Exercise material:
— start —

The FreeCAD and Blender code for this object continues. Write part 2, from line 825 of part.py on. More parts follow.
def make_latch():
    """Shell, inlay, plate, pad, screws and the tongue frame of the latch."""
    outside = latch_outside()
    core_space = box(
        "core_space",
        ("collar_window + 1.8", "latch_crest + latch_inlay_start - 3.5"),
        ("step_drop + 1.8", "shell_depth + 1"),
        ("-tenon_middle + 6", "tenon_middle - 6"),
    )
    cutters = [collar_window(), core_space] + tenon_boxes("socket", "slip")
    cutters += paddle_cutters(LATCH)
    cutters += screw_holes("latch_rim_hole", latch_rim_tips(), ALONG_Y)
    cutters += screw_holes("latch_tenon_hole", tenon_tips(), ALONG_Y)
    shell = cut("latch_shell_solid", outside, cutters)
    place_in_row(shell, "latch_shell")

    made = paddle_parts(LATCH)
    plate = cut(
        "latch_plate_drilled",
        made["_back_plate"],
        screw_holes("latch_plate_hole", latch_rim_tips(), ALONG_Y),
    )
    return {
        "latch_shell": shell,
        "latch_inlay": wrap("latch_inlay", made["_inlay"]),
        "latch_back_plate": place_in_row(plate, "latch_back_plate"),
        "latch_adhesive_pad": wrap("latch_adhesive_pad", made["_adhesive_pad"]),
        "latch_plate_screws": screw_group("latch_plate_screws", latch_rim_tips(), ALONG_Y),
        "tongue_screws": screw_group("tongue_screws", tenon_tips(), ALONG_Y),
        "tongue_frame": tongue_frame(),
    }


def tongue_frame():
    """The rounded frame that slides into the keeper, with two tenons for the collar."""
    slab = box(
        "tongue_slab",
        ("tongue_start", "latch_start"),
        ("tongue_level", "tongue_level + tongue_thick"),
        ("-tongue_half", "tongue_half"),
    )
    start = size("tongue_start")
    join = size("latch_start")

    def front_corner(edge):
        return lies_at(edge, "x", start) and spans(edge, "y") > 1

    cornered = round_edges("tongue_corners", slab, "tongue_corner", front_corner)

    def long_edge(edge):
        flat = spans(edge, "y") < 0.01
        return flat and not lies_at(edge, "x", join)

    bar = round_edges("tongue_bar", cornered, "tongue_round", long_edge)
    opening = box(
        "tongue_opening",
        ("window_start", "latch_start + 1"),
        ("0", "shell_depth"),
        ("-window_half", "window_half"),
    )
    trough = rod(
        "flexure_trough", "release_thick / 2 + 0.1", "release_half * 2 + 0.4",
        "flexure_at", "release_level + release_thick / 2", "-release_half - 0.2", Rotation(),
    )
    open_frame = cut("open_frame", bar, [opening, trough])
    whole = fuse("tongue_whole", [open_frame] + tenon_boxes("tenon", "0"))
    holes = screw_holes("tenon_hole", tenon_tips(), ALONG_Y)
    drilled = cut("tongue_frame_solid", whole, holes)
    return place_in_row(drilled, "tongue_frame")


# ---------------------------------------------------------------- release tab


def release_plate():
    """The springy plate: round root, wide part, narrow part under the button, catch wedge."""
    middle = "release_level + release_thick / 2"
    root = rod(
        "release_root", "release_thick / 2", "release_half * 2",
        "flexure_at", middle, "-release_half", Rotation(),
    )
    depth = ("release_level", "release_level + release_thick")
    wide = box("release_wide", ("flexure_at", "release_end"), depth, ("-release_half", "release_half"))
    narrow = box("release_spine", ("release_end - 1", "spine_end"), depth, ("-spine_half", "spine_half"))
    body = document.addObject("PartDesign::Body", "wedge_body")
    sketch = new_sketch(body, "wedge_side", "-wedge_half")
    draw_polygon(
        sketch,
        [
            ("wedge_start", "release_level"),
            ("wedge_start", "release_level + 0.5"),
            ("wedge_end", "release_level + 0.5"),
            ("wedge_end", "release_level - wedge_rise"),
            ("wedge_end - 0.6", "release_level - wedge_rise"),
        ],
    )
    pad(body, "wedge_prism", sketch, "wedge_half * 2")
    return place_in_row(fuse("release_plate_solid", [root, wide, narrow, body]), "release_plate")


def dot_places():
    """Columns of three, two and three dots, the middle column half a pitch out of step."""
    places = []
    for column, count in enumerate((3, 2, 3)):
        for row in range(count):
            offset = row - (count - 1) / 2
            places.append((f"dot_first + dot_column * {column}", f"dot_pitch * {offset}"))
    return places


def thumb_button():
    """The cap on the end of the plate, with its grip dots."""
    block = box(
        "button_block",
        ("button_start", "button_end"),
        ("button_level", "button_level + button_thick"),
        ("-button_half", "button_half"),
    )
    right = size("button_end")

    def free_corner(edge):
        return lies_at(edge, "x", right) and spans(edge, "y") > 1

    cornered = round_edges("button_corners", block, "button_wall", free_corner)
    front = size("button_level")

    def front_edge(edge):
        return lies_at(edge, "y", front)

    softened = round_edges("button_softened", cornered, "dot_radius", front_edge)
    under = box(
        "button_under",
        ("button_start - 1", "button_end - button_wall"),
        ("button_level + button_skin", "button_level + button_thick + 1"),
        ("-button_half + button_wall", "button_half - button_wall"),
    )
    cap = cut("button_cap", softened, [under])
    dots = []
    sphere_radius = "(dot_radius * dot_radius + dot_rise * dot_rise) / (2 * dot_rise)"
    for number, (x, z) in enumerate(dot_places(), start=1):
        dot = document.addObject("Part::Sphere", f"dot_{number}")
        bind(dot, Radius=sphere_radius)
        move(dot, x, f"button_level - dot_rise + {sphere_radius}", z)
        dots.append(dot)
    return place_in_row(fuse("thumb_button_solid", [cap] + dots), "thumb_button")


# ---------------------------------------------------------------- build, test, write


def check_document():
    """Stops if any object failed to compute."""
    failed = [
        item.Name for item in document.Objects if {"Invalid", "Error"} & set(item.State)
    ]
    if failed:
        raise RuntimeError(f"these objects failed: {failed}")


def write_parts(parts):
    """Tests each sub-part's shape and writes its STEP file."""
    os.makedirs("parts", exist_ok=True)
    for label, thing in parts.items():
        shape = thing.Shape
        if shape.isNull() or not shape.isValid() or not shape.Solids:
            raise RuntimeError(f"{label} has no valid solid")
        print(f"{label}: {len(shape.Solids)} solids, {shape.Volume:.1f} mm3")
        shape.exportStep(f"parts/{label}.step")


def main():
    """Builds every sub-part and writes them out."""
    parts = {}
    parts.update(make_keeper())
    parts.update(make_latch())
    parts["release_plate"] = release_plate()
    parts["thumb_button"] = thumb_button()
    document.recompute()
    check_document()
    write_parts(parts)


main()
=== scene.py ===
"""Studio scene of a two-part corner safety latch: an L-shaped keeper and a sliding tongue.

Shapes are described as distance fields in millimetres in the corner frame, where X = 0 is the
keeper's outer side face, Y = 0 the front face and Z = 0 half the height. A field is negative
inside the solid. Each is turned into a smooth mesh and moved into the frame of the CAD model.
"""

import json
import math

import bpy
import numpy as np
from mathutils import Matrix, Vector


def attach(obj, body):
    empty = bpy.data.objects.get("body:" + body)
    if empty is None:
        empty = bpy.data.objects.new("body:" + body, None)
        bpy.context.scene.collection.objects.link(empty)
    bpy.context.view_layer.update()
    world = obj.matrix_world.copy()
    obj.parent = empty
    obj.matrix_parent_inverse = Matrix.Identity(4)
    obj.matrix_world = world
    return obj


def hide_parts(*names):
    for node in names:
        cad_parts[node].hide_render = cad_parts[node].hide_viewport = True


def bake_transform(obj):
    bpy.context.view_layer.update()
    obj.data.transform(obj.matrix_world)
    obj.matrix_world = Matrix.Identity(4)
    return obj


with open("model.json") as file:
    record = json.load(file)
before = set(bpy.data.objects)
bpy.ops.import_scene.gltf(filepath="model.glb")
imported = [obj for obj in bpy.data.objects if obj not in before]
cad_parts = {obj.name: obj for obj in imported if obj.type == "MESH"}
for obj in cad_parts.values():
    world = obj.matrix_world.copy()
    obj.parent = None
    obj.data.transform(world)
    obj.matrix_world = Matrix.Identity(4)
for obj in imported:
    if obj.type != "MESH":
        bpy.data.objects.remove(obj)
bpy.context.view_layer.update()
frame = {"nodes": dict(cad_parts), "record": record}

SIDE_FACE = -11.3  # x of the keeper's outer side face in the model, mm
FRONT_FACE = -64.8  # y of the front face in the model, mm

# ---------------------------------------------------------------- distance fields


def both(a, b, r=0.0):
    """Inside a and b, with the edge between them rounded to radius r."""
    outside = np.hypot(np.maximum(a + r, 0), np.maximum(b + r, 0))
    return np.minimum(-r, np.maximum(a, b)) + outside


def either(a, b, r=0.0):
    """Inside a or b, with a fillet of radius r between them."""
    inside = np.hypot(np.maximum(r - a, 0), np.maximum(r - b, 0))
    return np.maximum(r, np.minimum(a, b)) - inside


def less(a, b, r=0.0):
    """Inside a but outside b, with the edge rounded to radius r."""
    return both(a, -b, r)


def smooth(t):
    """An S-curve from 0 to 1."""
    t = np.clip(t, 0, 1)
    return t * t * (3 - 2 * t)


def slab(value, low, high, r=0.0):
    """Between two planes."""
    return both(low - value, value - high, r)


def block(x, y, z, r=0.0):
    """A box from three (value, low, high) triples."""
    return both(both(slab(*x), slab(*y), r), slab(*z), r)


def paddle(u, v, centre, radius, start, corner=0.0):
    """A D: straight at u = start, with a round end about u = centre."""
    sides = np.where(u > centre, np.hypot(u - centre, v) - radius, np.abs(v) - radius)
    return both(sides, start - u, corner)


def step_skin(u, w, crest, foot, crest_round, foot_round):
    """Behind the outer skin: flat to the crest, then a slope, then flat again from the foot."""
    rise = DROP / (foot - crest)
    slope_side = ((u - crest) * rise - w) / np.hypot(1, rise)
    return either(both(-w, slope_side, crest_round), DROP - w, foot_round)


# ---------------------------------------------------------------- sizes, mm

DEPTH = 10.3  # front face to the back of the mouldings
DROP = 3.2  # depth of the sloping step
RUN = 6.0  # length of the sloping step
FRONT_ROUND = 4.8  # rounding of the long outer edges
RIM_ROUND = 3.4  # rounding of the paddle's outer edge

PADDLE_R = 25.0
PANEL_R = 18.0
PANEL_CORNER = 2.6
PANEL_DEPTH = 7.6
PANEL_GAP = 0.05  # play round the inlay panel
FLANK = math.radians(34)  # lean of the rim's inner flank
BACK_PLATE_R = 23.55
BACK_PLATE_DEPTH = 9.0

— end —
— start —

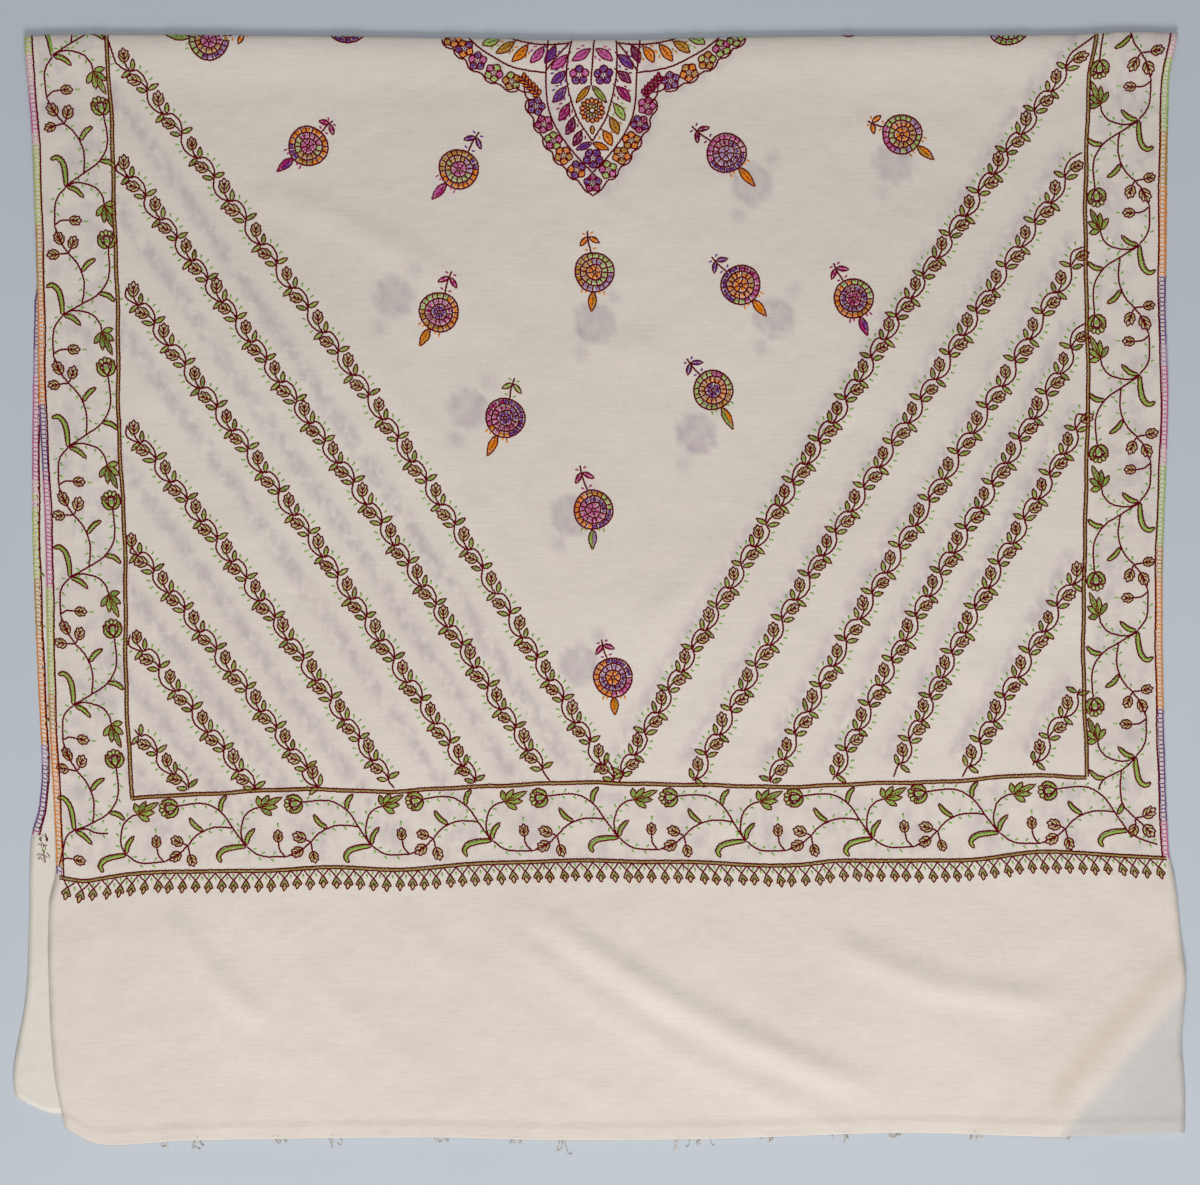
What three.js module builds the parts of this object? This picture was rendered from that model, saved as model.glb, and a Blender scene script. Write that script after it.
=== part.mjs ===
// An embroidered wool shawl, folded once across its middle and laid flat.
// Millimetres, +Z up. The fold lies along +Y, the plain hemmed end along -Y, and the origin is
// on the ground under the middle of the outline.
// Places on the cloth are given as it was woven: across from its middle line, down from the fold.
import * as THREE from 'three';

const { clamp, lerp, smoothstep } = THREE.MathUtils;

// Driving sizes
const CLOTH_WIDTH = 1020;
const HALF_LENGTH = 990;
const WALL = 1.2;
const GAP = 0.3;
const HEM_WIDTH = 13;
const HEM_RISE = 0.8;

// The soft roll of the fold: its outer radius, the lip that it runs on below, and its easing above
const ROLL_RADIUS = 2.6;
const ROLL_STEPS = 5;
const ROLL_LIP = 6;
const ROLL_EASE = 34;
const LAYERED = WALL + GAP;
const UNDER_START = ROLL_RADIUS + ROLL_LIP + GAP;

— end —

Stated task: In the listing above, find the line with "obj.matrix_parent_inverse = Matrix.Identity(4)" and the line with "return both(both(slab(*x), slab(*y), r), slab(*z), r)", then print exactly those lines and every line between them.

The answer:
    obj.matrix_parent_inverse = Matrix.Identity(4)
    obj.matrix_world = world
    return obj


def hide_parts(*names):
    for node in names:
        cad_parts[node].hide_render = cad_parts[node].hide_viewport = True


def bake_transform(obj):
    bpy.context.view_layer.update()
    obj.data.transform(obj.matrix_world)
    obj.matrix_world = Matrix.Identity(4)
    return obj


with open("model.json") as file:
    record = json.load(file)
before = set(bpy.data.objects)
bpy.ops.import_scene.gltf(filepath="model.glb")
imported = [obj for obj in bpy.data.objects if obj not in before]
cad_parts = {obj.name: obj for obj in imported if obj.type == "MESH"}
for obj in cad_parts.values():
    world = obj.matrix_world.copy()
    obj.parent = None
    obj.data.transform(world)
    obj.matrix_world = Matrix.Identity(4)
for obj in imported:
    if obj.type != "MESH":
        bpy.data.objects.remove(obj)
bpy.context.view_layer.update()
frame = {"nodes": dict(cad_parts), "record": record}

SIDE_FACE = -11.3  # x of the keeper's outer side face in the model, mm
FRONT_FACE = -64.8  # y of the front face in the model, mm

# ---------------------------------------------------------------- distance fields


def both(a, b, r=0.0):
    """Inside a and b, with the edge between them rounded to radius r."""
    outside = np.hypot(np.maximum(a + r, 0), np.maximum(b + r, 0))
    return np.minimum(-r, np.maximum(a, b)) + outside


def either(a, b, r=0.0):
    """Inside a or b, with a fillet of radius r between them."""
    inside = np.hypot(np.maximum(r - a, 0), np.maximum(r - b, 0))
    return np.maximum(r, np.minimum(a, b)) - inside


def less(a, b, r=0.0):
    """Inside a but outside b, with the edge rounded to radius r."""
    return both(a, -b, r)


def smooth(t):
    """An S-curve from 0 to 1."""
    t = np.clip(t, 0, 1)
    return t * t * (3 - 2 * t)


def slab(value, low, high, r=0.0):
    """Between two planes."""
    return both(low - value, value - high, r)


def block(x, y, z, r=0.0):
    """A box from three (value, low, high) triples."""
    return both(both(slab(*x), slab(*y), r), slab(*z), r)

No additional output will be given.